The author has seen the processional cross and others in the nave veiled in a translucent (transparent enough to see all the details) chiffon. No, the author isn’t confusing the Lenten and Holy Week veiling (which changes during the week) with the Easter cross. The Easter veiling was in keeping with the seasonal color and reminds us that the cross has done it’s service. The dead Jesus of Good Friday and Holy Saturday is celebration of the risen Christ. Sorry if it upsets you, but to the author (me) it was beautiful and symbolic, especially at the Easter Vigil which is a very thin space between death and life.

Dustin Henderson

It’s definitely an idiosyncratic use to veil symbols during Easter, and I’d disagree pretty strongly with the symbolism behind it, but that’s not the purpose of this forum. It is wonderful, however, that you found it so meaningful. I do wonder if veiling things like you describe extends beyond the parish where you experienced it, or if it’s something that’s particular to that place.

David Allen

Symbolism doesn’t need to be rationalized or explained, it should just work. In fact, I think if it needs to be explained, then it doesn’t work and isn’t needed.

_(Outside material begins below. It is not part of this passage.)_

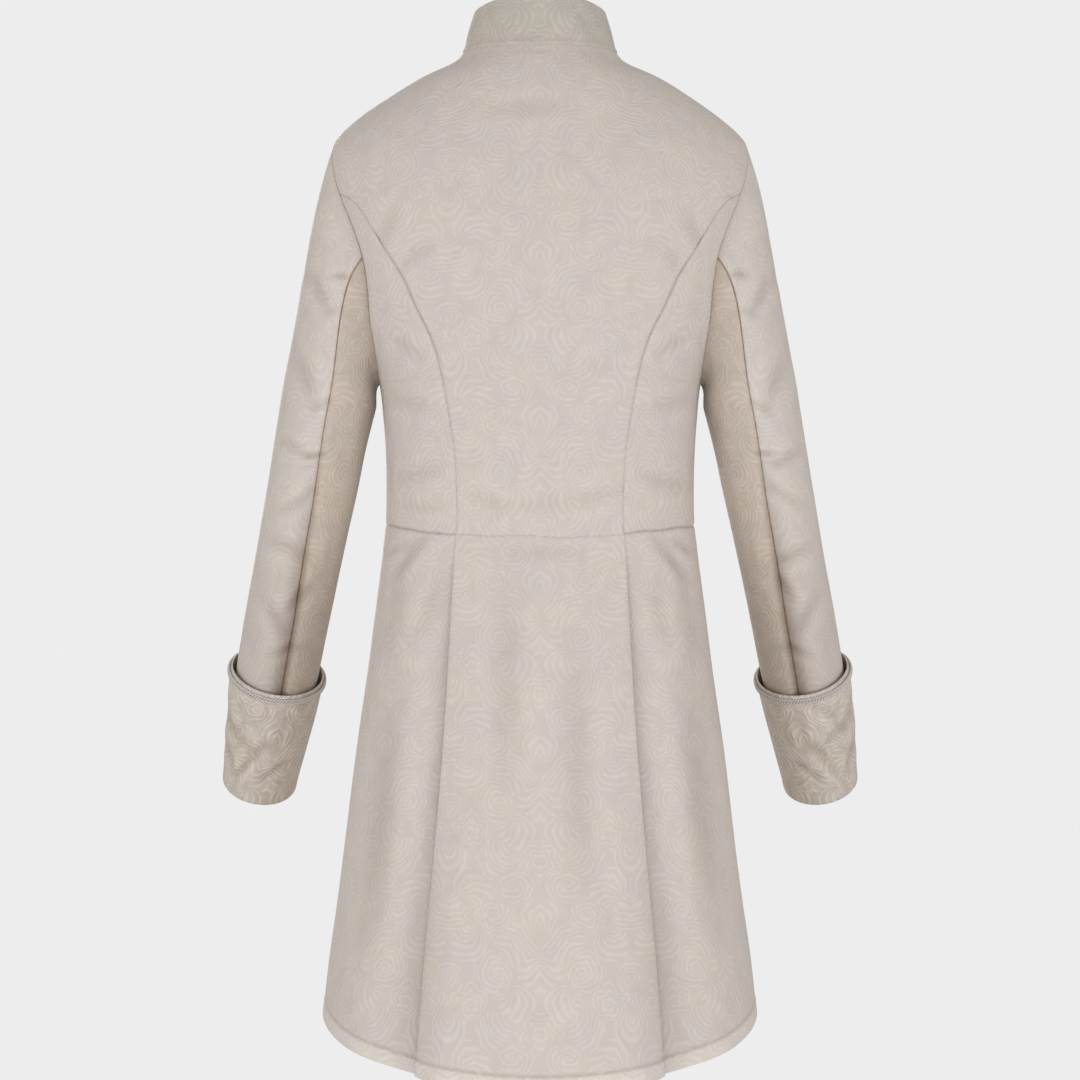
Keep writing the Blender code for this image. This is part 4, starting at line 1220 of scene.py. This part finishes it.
# The cuffs: deep ones of the same brocade, turned back over the sleeve ends. The cloth rolls round the
# wrist edge and stands a little off the sleeve at its top, which carries the braid.
CUFF_RINGS = (
    # down, half_width, half_depth
    (620, 48.2, 58.2),
    (651, 46.8, 56.5),
    (694, 42.8, 52.5),
    (728, 39.4, 49.0),
    (744, 38.6, 48.2),
)
CUFF_TOP_DOWN = 620
CUFF_CLOTH = 2.4
CUFF_LIP_THINNER = 1.2
CUFF_ROLL = 3.4
CUFF_SIDES = 144
BRAID_BELOW_TOP = 6
CUFF_ROLL_TURNS = (0, 25, 50, 75, 100, 125, 150, 180)
cuff = curves(("down", "half_width", "half_depth"), CUFF_RINGS)
CUFF_FOLDS = (
    # the creases that meet above the bottom edge
    (320, 714, 103, 52, 4, 2.2, 1),
    (-320, 712, 77, 52, 4, 2.2, -1),
    (303, 722, 42, 48, 4, 2.2, -2),
    (-303, 724, 138, 48, 4, 2.2, -2),
    (290, 708, 40, 66, 5, 2.2, -3),
    (-292, 706, 140, 66, 5, 2.2, -3),
    (272, 724, 36, 44, 4, 1.9, -1),
    (-274, 722, 144, 44, 4, 1.9, -1),
    # slacker ones over the rest
    (302, 690, -48, 70, 6, 2.0, 3),
    (-302, 688, 228, 70, 6, 2.0, 3),
    (318, 672, -76, 60, 5, 1.7, 2),
    (-318, 668, 256, 60, 5, 1.7, 2),
    (264, 682, 70, 60, 5, 1.6, 2),
    (-264, 684, 110, 60, 5, 1.6, 2),
    (288, 668, 24, 50, 6, 1.4, 3),
    (-290, 664, 156, 50, 6, 1.4, 3),
    # puckers under the braid
    (306, 654, 84, 24, 2.6, 0.9, 0),
    (-304, 652, 96, 24, 2.6, 0.9, 0),
    (294, 656, 96, 20, 2.4, 0.7, 0),
    (-293, 655, 84, 20, 2.4, 0.7, 0),
    (276, 660, 88, 26, 2.8, 0.9, 0),
    (-278, 659, 92, 26, 2.8, 0.9, 0),
)


def cuff_ring(station, down, inset):
    """A point of the left cuff, so far in from its outer face."""
    return sleeve_ring(station, down, cuff("half_width", down) - inset, cuff("half_depth", down) - inset)


def cuff_rows(path):
    """Rows of points round the left cuff for a path of (level, inset) pairs."""
    station = np.arange(CUFF_SIDES) * 360 / CUFF_SIDES
    return np.stack([cuff_ring(station, float(down), inset) for down, inset in path])


def cuff_roll(radius):
    """The path round the wrist edge, from the outside to the inside."""
    turns = [math.radians(turn) for turn in CUFF_ROLL_TURNS]
    return [(CUFF_BOTTOM_DOWN + radius * math.sin(t), CUFF_ROLL - radius * math.cos(t)) for t in turns]


lip = [(CUFF_TOP_DOWN, 0.9), (CUFF_TOP_DOWN + 0.9, 0.25)]
straight = [(down, 0) for down in np.linspace(CUFF_TOP_DOWN + 2.6, CUFF_BOTTOM_DOWN - 6, 48)]
turned_in = [(CUFF_BOTTOM_DOWN - CUFF_INSIDE_TURN * t, 2 * CUFF_ROLL) for t in (0.3, 0.65, 1)]
outside = lip + straight + cuff_roll(CUFF_ROLL) + turned_in
inside = [(down, inset + CUFF_CLOTH - (CUFF_LIP_THINNER if down <= CUFF_TOP_DOWN + 1 else 0))
          for down, inset in lip + straight]
inside += cuff_roll(CUFF_ROLL - CUFF_CLOTH)
inside += [(down, inset - CUFF_CLOTH) for down, inset in turned_in]
braid_lines = []
for side, hand in ((1, "left"), (-1, "right")):
    outer, inner = cuff_rows(outside), cuff_rows(inside)
    outer[..., 0] *= side
    inner[..., 0] *= side
    out = unit(outer - inner)
    face_rows = len(lip + straight)
    share = np.concatenate([np.ones(face_rows), np.linspace(1, 0, len(outside) - face_rows)])[:, None]
    creases = folds(outer, out, CUFF_FOLDS) * share
    soft = creases + sway(outer) * share
    outer, inner = outer + out * soft[..., None], inner + out * soft[..., None]
    closed = np.concatenate([outer, outer[:, :1]], axis=1)
    uv = flat_map(closed, CUFF_SIDES // 4, 20)
    # Painted shade in the cuff's creases, and a painted highlight on its ridges.
    piece = cloth_shell(f"cuff_{hand}_cloth", outer, inner, uv, turned_brocade, folded=("top",), around=True,
                        hollow=-creases * CREASE_SHADE_SHARE)
    sewn(piece, f"cuff_{hand}")
    levels_down = np.array([down for down, _ in outside[:face_rows]])
    row = int(np.argmin(abs(levels_down - CUFF_TOP_DOWN - BRAID_BELOW_TOP)))
    braid_lines.append((hand, outer[row], out[row]))


# The gimp braid: a flat gimp of pale silk strands wound round a core, sewn along each cuff just below
# its top edge.
BRAID_WIDTH = 6.4
BRAID_HEIGHT = 2.6
BRAID_STRANDS = 3
BRAID_TURNS = 36
STRAND_RADIUS = 0.95
STRAND_SIDES = 6
STRAND_POINTS = 520
GIMP_COLOUR = "cbc6c3"

tree, given, curve, away, along = growing("gimp_braid", Strands="Int", Turns="Float", Wide="Float",
                                          High="Float", Radius="Float", Points="Int", Thread="Material")
evenly = add(tree, "GeometryNodeResampleCurve", {0: curve, "Count": given["Points"]}, mode="COUNT")[0]
copies = add(tree, "GeometryNodeDuplicateElements", {0: evenly, 2: given["Strands"]}, domain="SPLINE")
share = add(tree, "GeometryNodeSplineParameter")["Factor"]
turned = add(tree, "ShaderNodeMath", {0: share, 1: given["Turns"]}, operation="MULTIPLY")[0]
apart = add(tree, "ShaderNodeMath", {0: copies[1], 1: given["Strands"]}, operation="DIVIDE")[0]
turned = add(tree, "ShaderNodeMath", {0: turned, 1: apart}, operation="ADD")[0]
turned = add(tree, "ShaderNodeMath", {0: turned, 1: 2 * math.pi}, operation="MULTIPLY")[0]
sideways = add(tree, "ShaderNodeVectorMath", {0: along, 1: away}, operation="CROSS_PRODUCT")[0]
offsets = []
for way, reach, wave in ((sideways, "Wide", "COSINE"), (away, "High", "SINE")):
    swing = add(tree, "ShaderNodeMath", {0: turned}, operation=wave)[0]
    swing = add(tree, "ShaderNodeMath", {0: swing, 1: given[reach]}, operation="MULTIPLY")[0]
    offsets.append(add(tree, "ShaderNodeVectorMath", {0: way, 3: swing}, operation="SCALE")[0])
moved = add(tree, "ShaderNodeVectorMath", {0: offsets[0], 1: offsets[1]}, operation="ADD")[0]
wound = add(tree, "GeometryNodeSetPosition", {0: copies[0], "Offset": moved})[0]
ring = add(tree, "GeometryNodeCurvePrimitiveCircle", {"Resolution": STRAND_SIDES,
                                                      "Radius": given["Radius"]})[0]
tubes = add(tree, "GeometryNodeCurveToMesh", {0: wound, 1: ring})[0]
painted(tree, tubes, given["Thread"])

gimp_silk = spun("gimp_silk", GIMP_COLOUR, 0.7, 0.5)
for hand, line, out in braid_lines:
    line = line + out * (SEAM_GAP + BRAID_HEIGHT / 2)
    braid = grown(f"cuff_braid_{hand}_gimp", tree, line, out, True, Strands=BRAID_STRANDS,
                  Turns=float(BRAID_TURNS), Wide=(BRAID_WIDTH / 2 - STRAND_RADIUS) * MM,
                  High=(BRAID_HEIGHT / 2 - STRAND_RADIUS + 0.25) * MM, Radius=STRAND_RADIUS * MM,
                  Points=STRAND_POINTS, Thread=gimp_silk)
    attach(braid, "root")
    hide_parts(f"cuff_braid_{hand}")


# The buttons: six moulds covered with the same brocade, drawn tight over the top and gathered behind, sewn
# down centre front. The levels dip there, so theirs are set to give even steps.
BUTTON_DOWNS = (38, 111.5, 218, 302.5, 379.5, 452)
BUTTON_RADIUS = 10
BUTTON_HEIGHT = 7
BUTTON_SIDES = 64
BUTTON_GATHERS = 16
BUTTON_PROFILE = ((0, 0), (0.35, 0), (0.38, 0.08), (0.42, 0.15), (0.8, 0.17), (0.92, 0.22), (0.98, 0.3),
                  (1, 0.38), (0.98, 0.5), (0.92, 0.63), (0.82, 0.76), (0.68, 0.87), (0.5, 0.94),
                  (0.3, 0.98), (0.12, 1), (0, 1))

for number, down in enumerate(BUTTON_DOWNS):
    down = np.array(float(down))
    axis = body_normal(math.pi, down)
    seat = body_face(math.pi, down) + axis * (LAP_LIFT + 1.2 * SEAM_GAP)
    turn = np.arange(BUTTON_SIDES + 1) * 2 * math.pi / BUTTON_SIDES
    across = unit(np.cross(axis, (0, 0, 1.0)))
    above = np.cross(across, axis)
    spoke = across * np.cos(turn)[:, None] + above * np.sin(turn)[:, None]
    rings, laid = [], []
    for radius, height in BUTTON_PROFILE:
        gather = 1 - 0.035 * (np.cos(BUTTON_GATHERS * turn) > 0.3) * (0.4 < radius) * (height < 0.3)
        spread_out = spoke * (radius * BUTTON_RADIUS * gather)[:, None]
        rings.append(seat + axis * height * BUTTON_HEIGHT + spread_out)
        out_along = radius if height > 0.38 else 2.2 - radius
        laid.append(np.stack([np.cos(turn), np.sin(turn)], axis=-1) * out_along * BUTTON_RADIUS)
    grid = np.arange(len(rings) * len(turn)).reshape(len(rings), len(turn))
    faces = quads(grid)
    mesh = bpy.data.meshes.new(f"button_{number + 1}_covered")
    mesh.from_pydata((np.concatenate(rings) * MM).tolist(), [], faces.tolist())
    layer = mesh.uv_layers.new(name="cloth")
    cloth = np.concatenate(laid) * MM + (0.031 * number, 0.017 * number)
    layer.data.foreach_set("uv", cloth[faces.reshape(-1)].astype(np.float32).reshape(-1))
    shape = bmesh.new()
    shape.from_mesh(mesh)
    bmesh.ops.remove_doubles(shape, verts=shape.verts, dist=1e-6)
    bmesh.ops.recalc_face_normals(shape, faces=shape.faces)
    shape.to_mesh(mesh)
    shape.free()
    mesh.shade_smooth()
    mesh.materials.append(ivory_brocade)
    button = linked(mesh.name, mesh)
    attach(button, "root")
    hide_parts(f"button_{number + 1}")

I have to side with the author, I don’t find it idiosyncratic, as I’ve seen a sheer white veil used plenty of times during Easter.

Dustin Henderson

Does anybody know what the author means by, “. . .crucifixes and crosses wear translucent white coverings. . .”? Is he or she maybe confusing the veiling that goes on in Passiontide (or all of Lent in some places)? I’ve never seen what the author describes, and I’d be pretty upset to see the crosses and crucifixes veiled on Easter Day of all days!

Jay Croft

Aidan Kavanaugh pointed out in a lecture, “It’s not that every Sunday is a little Easter. Instead, Easter is a big Sunday!”

Linda Ryan

Kavanaugh has the right idea. Easter is a “big” Sunday where they pull out all the stops (organ-izationally speaking, in a punny sort of way). We celebrate a little Easter every other Sunday, but that one — it’s just something more transcendent.

Paul Woodrum

My Liturgical Desk Calendar calls it the Second Sunday OF Easter, not “First After.” More emphasis on that continuation until Pentecost. Favorite? Quasimodo Sunday though that tends to get rather blank looks from the congregation. Wonder why, if we can have fish added to the Eucharistic feast, the liturgical commission doesn’t restore introit propers.

Linda Ryan

I mostly go on what the Lectionary calls it, namely First After. I too like Quasimodo Sunday but who reads the Latin Introits (or “Hunchback of Notre Dame”) any more? I doubt we’ll be having gefilte fish at the Eucharist. That announcement came on a very auspicious day for practical jokes, I believe.

David Allen

The three modern prayer books in my library call all of them Sundays in Easter, not Sundays after Easter.

TEC – BCP 1979
Canada – Book of Alternative Services
England – Common Worship

Wayne Kamm

The Lectionary in the BCP calls it Second Sunday of Easter.

Jay Croft

I absolutely hate the designation, “Low Sunday.” Look at the readings, for Pete’s sake! They’re full of joy and positive energy.

The Easter season is 50 days long. Follow up on visitors. Make the most of it–“Jesus is the reason for the season” is not just for Christmas time!

Linda Ryan

I’m not crazy about that designation either, but people seem to understand it better than Quasimodo Sunday (kind of my personal favorite).